The technical discussions on a new U.S.-India BIT, which presumably would include the standard Treaty Investor [E-2] visa provision, apparently did not commence in August.  As Secretary Clinton noted in her October 14 speech on "Economic Statecraft" to the Economic Club of New York reported:

The State Department and the U.S. Trade Representatives Office will also lead negotiations on next-generation of bilateral investment treaties, the so-called BITs that protect and encourage investment. And I am pleased to announce we will soon resume technical level discussions on a new BIT with India [bolding added].

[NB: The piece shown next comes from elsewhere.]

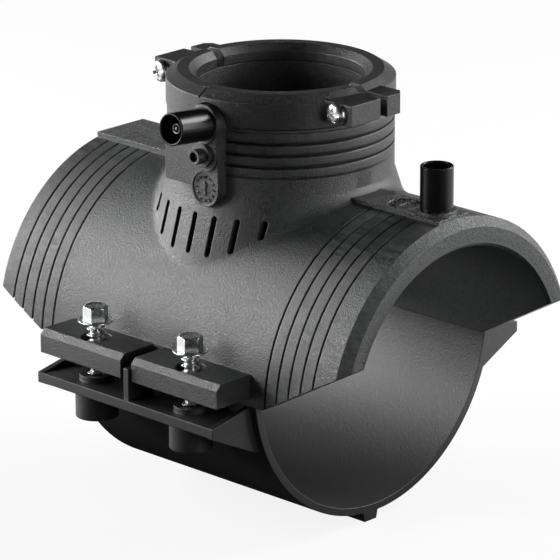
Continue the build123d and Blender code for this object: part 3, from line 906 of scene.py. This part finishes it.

While technical talks have yet to start, U.S. immigration impositions on Indians persist. The latest burden imposed by State on Indian companies is the closure of four U.S. consular posts (New Delhi, Hyderabad, Kolkata and Mumbai) to blanket L-1 visa applicants and the insistence that all such applicants apply only at the consulate in Chennai.  India is a large country, covering some 1.27 million sq. mi., roughly a third the size of the United States.  The costs of travel to Chennai, hotel accommodations and absence from work unnecessarily burden Indian companies and visa applicants.  The official explanation for this change is phrased in a way that would make George Orwell smirk: 

This change is in order to streamline the blanket L visa issuance process, and is part of the U.S. Government’s ongoing effort to provide efficient visa services throughout India. [Bolding in original.]

I guess it's hard to kickstart economic statecraft and negotiate a mutually beneficial BIT with India when one awkward "technical" obstacle stands in the way.  Federal immigration bureaucrats must first get rid of the Indians-unwelcome mat.